Obama’s decision is likely to provoke complaints from Vietnam war veterans, just as his slated visit to Hiroshima has drawn the ire of survivors of the Japanese attack on Pearl Harbour. The Vietnam War continues to exercise a powerful hold over the American soul, a psychological wound that, despite its longevity, is unlikely to be mirrored by the War in Afghanistan.

The humiliating failure of the Vietnam War - and the lives it cost - have helped ingrain it in the minds of successive generations of Americans Source: CNN
The humiliating failure of the Vietnam War – and the lives it cost – have helped ingrain it in the minds of successive generations of Americans
Source: CNN

The timing of the decision is understandable. China continues to act with increasing assertiveness in the South China Sea, threatening American geostrategic interests in the Asia-Pacific region. As another claimant in the complex territorial dispute that dominates this part of the world, Vietnam could act as a contributory balancing partner for Washington should events turn sour.

There is also the added factor of Russia, once more a serious global rival to the USA. As a result of the Soviet legacy, Moscow is still the chief supplier of arms to Vietnam. The Americans can disrupt, if not entirely supplant, this profitable flow of capital into the Kremlin’s vaults.

Many of President Obama’s critics, and even some of his supporters, have found serious fault with his foreign policy. In particular, his apparent desire to appease all of America’s enemies, both past and present, has not always been well received. Perhaps he does not fully appreciate the significance of American history and its ramifications for generations of its citizens? Or so the argument goes.

Obama's desperation to push through a nuclear deal with Iran - despite the legacy of the Iranian Revolution and the Tehran hostage crisis, not to mention the Islamic Republic's constant America-bashing - infuriated millions
Obama’s desperation to push through a nuclear deal with Iran – despite the legacy of the Iranian Revolution and the Tehran hostage crisis, not to mention the Islamic Republic’s constant America-bashing – infuriated millions

This blog has frequently argued that history should not be an impediment to the future, though unfortunately it often is. Obama is certainly acting opportunistically by removing the arms embargo to Vietnam now but his principals – i.e. burying old enmities and looking forward – must be applauded.  Vietnam was a deeply contentious and, ultimately, unpopular war, but to allow its haunting memory to obstruct a crucial bilateral relationship is to do a disservice to those who fought for a cause – however flawed – that sought peace.

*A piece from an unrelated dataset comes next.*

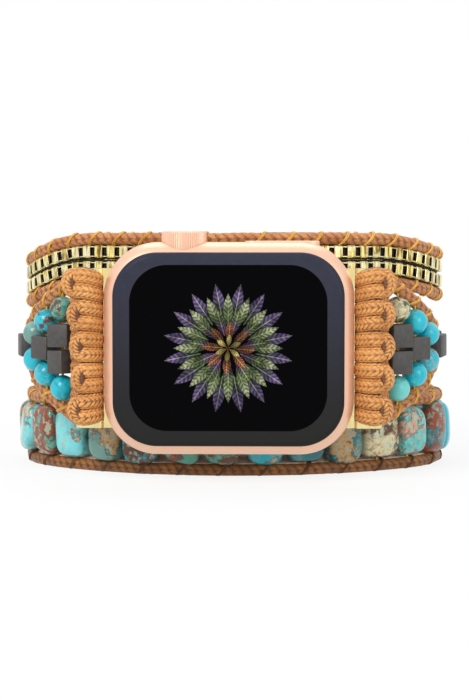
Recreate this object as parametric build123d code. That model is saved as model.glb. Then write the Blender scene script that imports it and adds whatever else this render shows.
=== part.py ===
from build123d import *
from math import atan2, cos, degrees, pi, radians, sin, sqrt, tan
import os

os.makedirs("parts", exist_ok=True)

# Wrist loop, seen from above: a flat curve behind the watch head, round sides and a straight back
loop_half_width = 35.8
loop_front = 25.5
side_radius = 19.5
liner_thickness = 0.6

# Watch head: width along X, height along Z, depth along Y
case_width = 40.0
case_height = 34.0
case_depth = 8.7
case_corner = 8.7
case_edge = 3.2
case_front = 37.9
head_middle = 21.64
glass_margin = 1.6
glass_thickness = 1.4
glass_edge = 1.0
glass_seat = 0.4
panel_side_margin = 4.35
panel_end_margin = 3.9
panel_corner = 6.0
panel_thickness = 0.9
cavity_side_margin = 5.6
cavity_end_margin = 3.0
cavity_corner = 3.0
cover_margin = 3.2
cover_thickness = 1.2
crystal_diameter = 22.0
crystal_proud = 1.0
crystal_seat = 0.4
crystal_edge = 0.5

# Parts inside the head, with heights and the two small parts' widths as shares of their room
inner_gap = 1.0
inner_split = 0.4
battery_thickness = 3.4
battery_height_share = 0.714
board_thickness = 0.8
board_height_share = 0.857
motor_thickness = 3.0
motor_width_share = 0.88
motor_height_share = 0.164
speaker_thickness = 2.6
speaker_width_share = 0.72
speaker_height_share = 0.214

# Crown and side button on the head's upper edge
crown_place = -7.2
crown_diameter = 7.2
crown_height = 3.1
crown_proud = 1.7
crown_flutes = 60
flute_depth = 0.12
crown_travel = 0.4
stem_diameter = 1.8
stem_reach = 1.8
stem_disc_diameter = 3.2
stem_disc_thickness = 0.5
seal_diameter = 3.3
seal_height = 0.6
button_place = 8.5
button_length = 12.0
button_width = 2.8
button_height = 1.4
button_proud = 0.2
button_travel = 0.3
plunger_diameter = 1.6

# Adapters that slide into the head's side channels
adapter_length = 25.6
rail_diameter = 3.3
rail_inset = 2.4
neck_thickness = 2.0
arm_thickness = 1.2
arm_width = 3.0
bar_diameter = 1.4
latch_diameter = 1.3
latch_length = 1.8
latch_proud = 0.5
latch_bore_depth = 2.6
spring_wall = 0.25

# Knotted cords on the adapter bars
knot_cord = 2.2
knot_pitch = 2.3
knots_per_side = 10
knot_front_run = 1.35
knot_back_run = 3.7
bump_length = 2.2
bump_depth = 3.2
bump_height = 4.78
bump_pitch = 4.9
bumps_per_side = 5
bump_round = 1.0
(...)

More questionable is the current Vietnamese government’s human rights record, which is quite frankly appalling. The White House has stated that any arms deal between Washington and Hanoi will be dependent upon the latter’s improved respect for human rights but such sentiments have not stopped US manufacturers from selling weapons to other violators of these norms (Saudi Arabia for instance).

Saudi Arabia remains a major purchaser of American arms despite a dreadful human rights record
Saudi Arabia remains a major purchaser of American arms despite a dreadful human rights record

If President Obama has acted with indecision when confronted by several treacherous foreign policy challenges during his tenure in office (his red line with regards to Assad’s use of chemical weapons in Syria being a particular case in point), he will be remembered for his efforts to try and improve relations between Washington and states with which it has been left a bitter legacy.

By combining this consistent philosophy with geostrategic calculations – such as hedging against a more militaristic China – Obama is leaving his successor with a less dispiriting outlook when confronting the foreign policy objectives of the near future.